### Prompt
Copy only this: the line containing "build_torso(paint, parts)", the line containing "obj.data.transform(world)", and every line between them, exactly as written.

[Object modeling scripts]
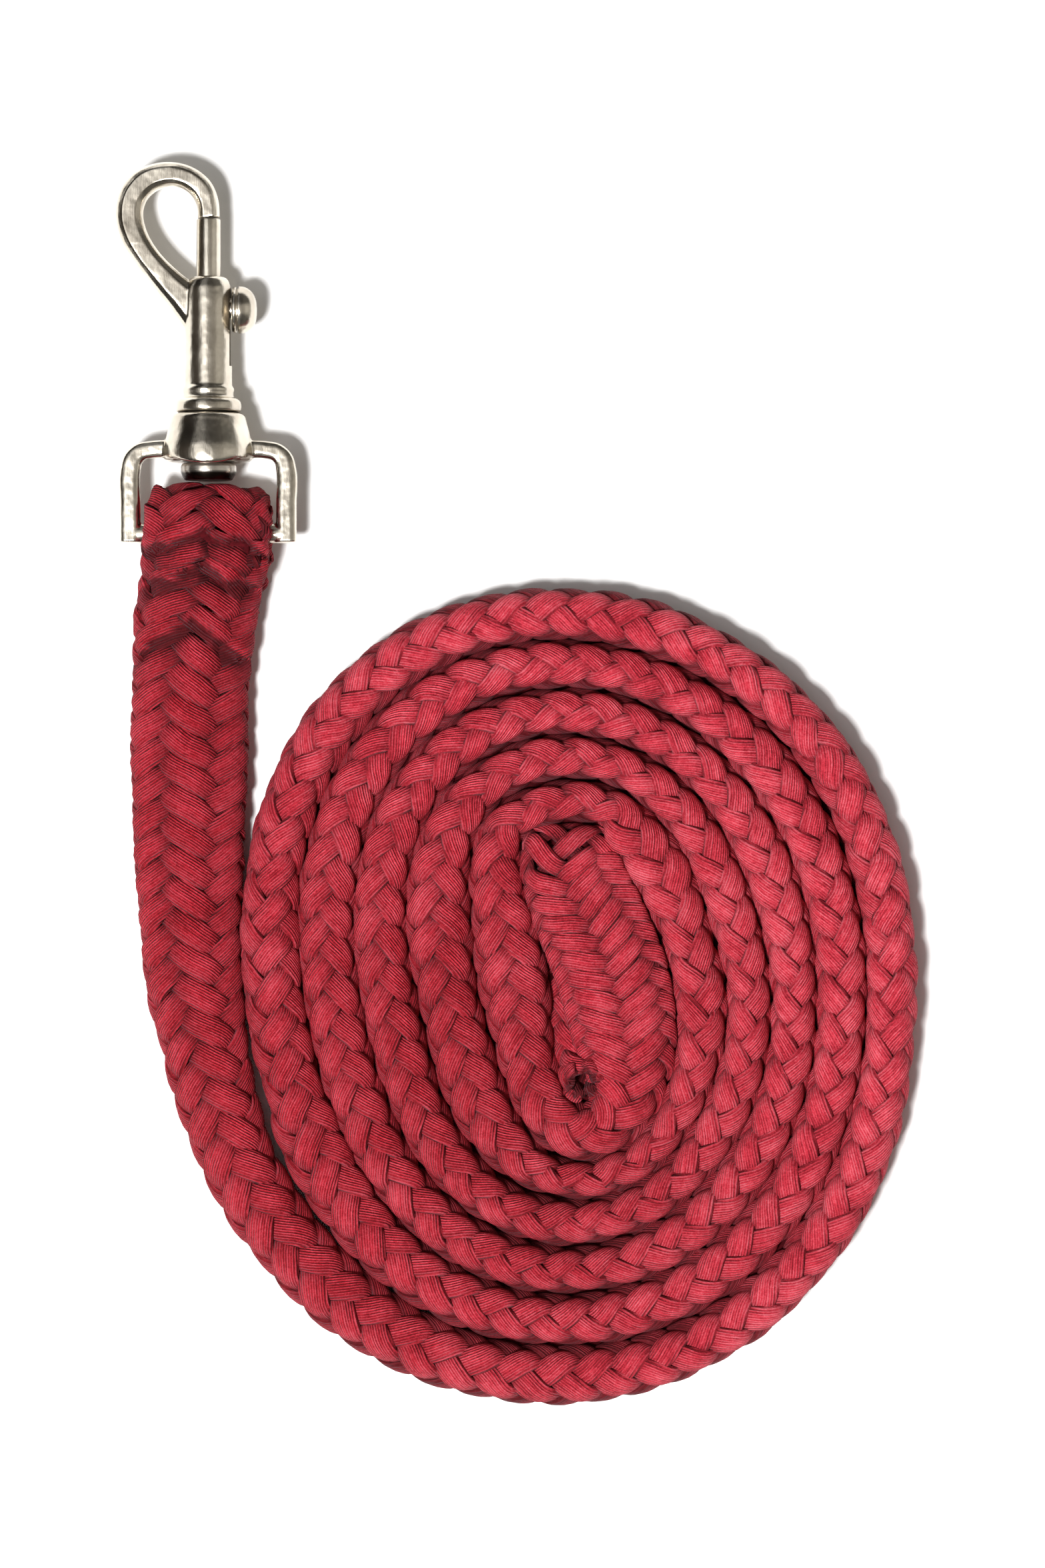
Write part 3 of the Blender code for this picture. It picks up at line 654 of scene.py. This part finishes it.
def rope_material(name, bright=1.0):
    m = Nodes(name)
    mark = m.node("ShaderNodeAttribute", attribute_name="braid").outputs["Vector"]
    painted_shade = m.node("ShaderNodeAttribute", attribute_name="painted_shade").outputs["Fac"]
    tone_and_shade = m.node("ShaderNodeAttribute", attribute_name="tone_and_shade").outputs["Fac"]
    axes = m.node("ShaderNodeSeparateXYZ", {0: mark})
    across, along, which = axes.outputs[0], axes.outputs[1], axes.outputs[2]
    place = m.node("ShaderNodeTexCoord").outputs["Object"]
    # yarns: about nine lie side by side in a strand; they wander a little
    drift = m.noise(
        m.node("ShaderNodeCombineXYZ", {0: m.math("MULTIPLY", which, 3.1), 1: m.math("MULTIPLY", along, 0.10), 2: 0.0}).outputs[0],
        1.0,
        1.0,
    )
    shifted = m.math("ADD", across, m.math("MULTIPLY", drift, 1.6))
    yarn = m.math("SINE", m.math("MULTIPLY", shifted, 2 * math.pi / 0.62))
    streak_at = m.node(
        "ShaderNodeCombineXYZ",
        {0: m.math("MULTIPLY", shifted, 2.6), 1: m.math("MULTIPLY", along, 0.16), 2: m.math("MULTIPLY", which, 5.3)},
    ).outputs[0]
    streak = m.noise(streak_at, 1.0, 4.0, 0.65)
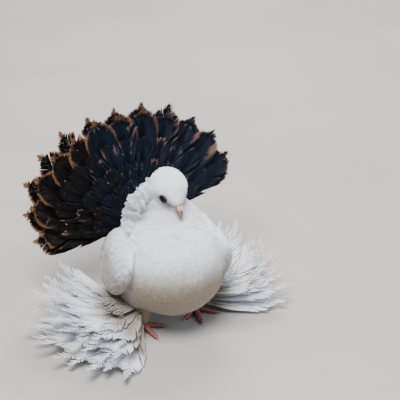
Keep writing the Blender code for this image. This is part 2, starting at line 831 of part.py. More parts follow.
def build_claw(name, tip, way, paint, parts, grow=0.0):
    """A short hooked claw whose point comes down to the floor."""
    centres, radii = [], []
    for share in np.linspace(0, 1, CLAW_RINGS):
        reach = CLAW_LENGTH * share - CLAW_ROOT + grow * (2 * share - 1)
        height = CLAW_HEIGHT + CLAW_HOOK * math.sin(math.pi * share) - CLAW_DROP * share
        centres.append(tip + way * reach + Vector((0, 0, height)))
        radii.append(CLAW_THICK * (1 - CLAW_TAPER * share) + grow)
    return tube(name, centres, radii, CLAW_SIDES, paint["nail"], parts)


def build_foot(side, name, paint, parts):
    """Hub and four toes on the floor, with a claw before each toe."""
    spot = LEG_SPOTS[name]
    toes, seats = [], []
    for index, (heading, length) in enumerate(TOES[name], start=1):
        way = toe_way(side, heading)
        tip = spot + way * length
        toes.append(build_toe(f"toe_{index}", spot, way, length, paint, parts))
        seats.append(build_claw(f"seat_{index}", tip, way, paint, parts, grow=GAP))
        build_claw(f"claw_{name}_{index}", tip, way, paint, parts)
    hub = ball(f"foot_{name}", spot + Vector((0, 0, FOOT_HEIGHT)), FOOT_RADIUS, paint["red"], parts)
    for vertex in hub.data.vertices:
        vertex.co.z = min(max(vertex.co.z, 0), SHANK_FOOT - GAP)
    combine(hub, toes, "UNION")
    combine(hub, seats, "DIFFERENCE")
    return hub


def settle(parts):
    """Hangs every piece on one empty and puts the bounding box's middle over the origin."""
    bpy.context.view_layer.update()
    corners = np.array([
        obj.matrix_world @ vertex.co for obj in parts.objects for vertex in obj.data.vertices
    ])
    low, high = corners.min(axis=0), corners.max(axis=0)
    bird = bpy.data.objects.new("pigeon", None)
    parts.objects.link(bird)
    for obj in [thing for thing in parts.objects if thing.type == "MESH"]:
        box = np.array([vertex.co for vertex in obj.data.vertices])
        middle = Vector((box.min(axis=0) + box.max(axis=0)) / 2)
        obj.data.transform(Matrix.Translation(-middle))
        obj.data.shade_smooth()
        obj.data.set_sharp_from_angle(angle=SHARP)
        obj.location = middle
        obj.parent = bird
    bird.location = (-(low[0] + high[0]) / 2, -(low[1] + high[1]) / 2, -low[2])


def main():
    """Builds the bird, one node after another."""
    clear_scene()
    rng = np.random.default_rng(SEED)
    parts = bpy.data.collections.new("fantail_pigeon")
    bpy.context.scene.collection.children.link(parts)
    paint = {key: material(*values) for key, values in PAINTS.items()}
    build_torso(paint, parts)
    build_neck(paint, parts)
    build_head(paint, parts)
    build_tail(rng, paint, parts)
    for side, name in ((1, "left"), (-1, "right")):
        build_wing(side, name, paint, parts)
        build_leg(side, name, rng, paint, parts)
        build_foot(side, name, paint, parts)
    settle(parts)


main()
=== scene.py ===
"""Looks of a standing fantail pigeon: skin, feathers, eyes, bill, feet and stage.

Metres, +Z up; the bird looks along -Y and its left side is at +X. Places are given in the bird's
own axes, where the trunk's middle is at x = 0, and those of the eyes and bill in the head's own.
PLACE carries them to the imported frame.
"""

import math
from collections import namedtuple

import bpy
import numpy as np
from bpy.props import FloatProperty, FloatVectorProperty, PointerProperty
from mathutils import Matrix, Vector
from mathutils.bvhtree import BVHTree
from mathutils.kdtree import KDTree


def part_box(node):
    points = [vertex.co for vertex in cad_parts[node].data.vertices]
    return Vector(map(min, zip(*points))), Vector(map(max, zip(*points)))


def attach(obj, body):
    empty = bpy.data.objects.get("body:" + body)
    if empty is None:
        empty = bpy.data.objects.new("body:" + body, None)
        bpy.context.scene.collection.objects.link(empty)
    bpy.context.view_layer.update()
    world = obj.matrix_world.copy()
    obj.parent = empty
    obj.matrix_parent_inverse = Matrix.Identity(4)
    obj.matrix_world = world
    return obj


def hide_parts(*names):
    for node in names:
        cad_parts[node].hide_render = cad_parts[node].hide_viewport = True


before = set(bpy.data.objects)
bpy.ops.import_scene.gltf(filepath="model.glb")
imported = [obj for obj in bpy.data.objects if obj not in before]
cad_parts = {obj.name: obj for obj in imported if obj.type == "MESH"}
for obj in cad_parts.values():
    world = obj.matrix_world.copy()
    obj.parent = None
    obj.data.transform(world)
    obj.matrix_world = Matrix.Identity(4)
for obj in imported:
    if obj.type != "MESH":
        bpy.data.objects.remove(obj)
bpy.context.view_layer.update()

bl_info = {
    "name": "Fantail Pigeon Looks",
    "version": (1, 0, 0),
    "blender": (4, 5, 0),
    "location": "3D View > Sidebar > Pigeon",
    "description": "Skin, feathers, eyes, bill, feet and stage of a standing fantail pigeon",
    "category": "Object",
}

SEED = 11

# Trunk: its two ends, then share of the length, half width, height above and depth below the axis,
# and the axis's own height
BREAST_Y = -0.072
RUMP_Y = 0.060
TRUNK = (
    (0.00, 0.004, 0.004, 0.004, 0.073),
    (0.04, 0.022, 0.021, 0.022, 0.0725),
    (0.16, 0.043, 0.039, 0.041, 0.070),
    (0.32, 0.054, 0.046, 0.0475, 0.068),
    (0.50, 0.056, 0.047, 0.0495, 0.067),
    (0.68, 0.050, 0.043, 0.046, 0.067),
    (0.85, 0.038, 0.034, 0.035, 0.069),
    (1.00, 0.026, 0.025, 0.024, 0.070),
)
# Neck: share of the height, y and z of the middle, half width, half depth
NECK = (
    (0.00, -0.021, 0.086, 0.049, 0.040),
    (0.25, -0.019, 0.101, 0.046, 0.033),
    (0.45, -0.011, 0.1135, 0.0385, 0.0215),
    (0.62, -0.006, 0.1225, 0.0305, 0.0170),
    (0.80, -0.004, 0.132, 0.0215, 0.0155),
    (0.92, -0.003, 0.139, 0.0175, 0.0150),
    (1.00, -0.002, 0.145, 0.0150, 0.0140),
)
# Head: its middle, turn to the left and bow, how far it reaches back and ahead along its axis, then
# share from nape to bill, half width, height above and depth below that axis
HEAD_MIDDLE = np.array((0.0025, -0.0095, 0.1445))
HEAD_TURN = math.radians(9)
HEAD_BOW = math.radians(40)
NAPE_BACK = 0.022
FACE_FRONT = 0.0205
HEAD = (
    (0.00, 0.0050, 0.0050, 0.0050),
    (0.08, 0.0125, 0.0115, 0.0115),
    (0.28, 0.0190, 0.0145, 0.0205),
    (0.50, 0.0198, 0.0156, 0.0215),
    (0.68, 0.0168, 0.0148, 0.0178),
    (0.84, 0.0118, 0.0115, 0.0118),
    (0.95, 0.0072, 0.0074, 0.0072),
    (1.00, 0.0046, 0.0042, 0.0048),
)
# The left eye in the head's own axes, how far behind its middle the skin makes room for it, and
# its lid: half length, half height and half thickness
EYE_SPOT = np.array((0.0103, 0.0072, 0.0018))
EYE_RADIUS = 0.0046
EYE_AIM = np.array((0.93, 0.34, 0.10))
EYE_BEHIND = 0.002
LID_LONG = 0.0045
LID_TALL = 0.0040
LID_THICK = 0.00056
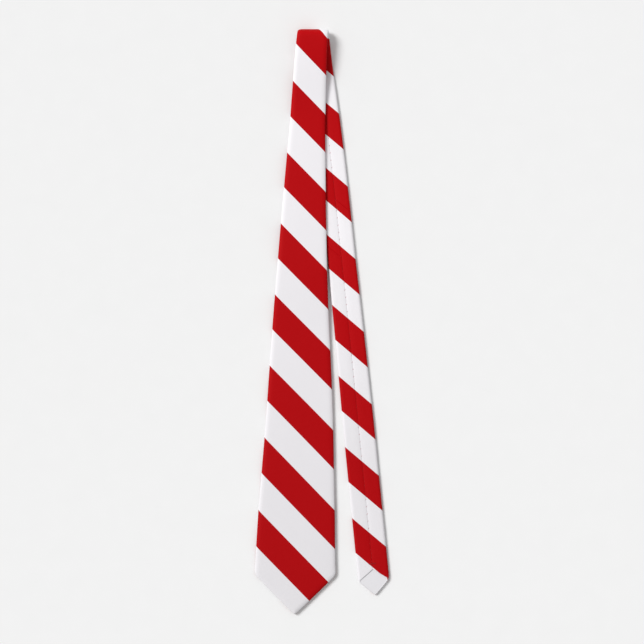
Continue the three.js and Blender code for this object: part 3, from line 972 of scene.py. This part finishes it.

### Correct response
    build_torso(paint, parts)
    build_neck(paint, parts)
    build_head(paint, parts)
    build_tail(rng, paint, parts)
    for side, name in ((1, "left"), (-1, "right")):
        build_wing(side, name, paint, parts)
        build_leg(side, name, rng, paint, parts)
        build_foot(side, name, paint, parts)
    settle(parts)


main()
=== scene.py ===
"""Looks of a standing fantail pigeon: skin, feathers, eyes, bill, feet and stage.

Metres, +Z up; the bird looks along -Y and its left side is at +X. Places are given in the bird's
own axes, where the trunk's middle is at x = 0, and those of the eyes and bill in the head's own.
PLACE carries them to the imported frame.
"""

import math
from collections import namedtuple

import bpy
import numpy as np
from bpy.props import FloatProperty, FloatVectorProperty, PointerProperty
from mathutils import Matrix, Vector
from mathutils.bvhtree import BVHTree
from mathutils.kdtree import KDTree


def part_box(node):
    points = [vertex.co for vertex in cad_parts[node].data.vertices]
    return Vector(map(min, zip(*points))), Vector(map(max, zip(*points)))


def attach(obj, body):
    empty = bpy.data.objects.get("body:" + body)
    if empty is None:
        empty = bpy.data.objects.new("body:" + body, None)
        bpy.context.scene.collection.objects.link(empty)
    bpy.context.view_layer.update()
    world = obj.matrix_world.copy()
    obj.parent = empty
    obj.matrix_parent_inverse = Matrix.Identity(4)
    obj.matrix_world = world
    return obj


def hide_parts(*names):
    for node in names:
        cad_parts[node].hide_render = cad_parts[node].hide_viewport = True


before = set(bpy.data.objects)
bpy.ops.import_scene.gltf(filepath="model.glb")
imported = [obj for obj in bpy.data.objects if obj not in before]
cad_parts = {obj.name: obj for obj in imported if obj.type == "MESH"}
for obj in cad_parts.values():
    world = obj.matrix_world.copy()
    obj.parent = None
    obj.data.transform(world)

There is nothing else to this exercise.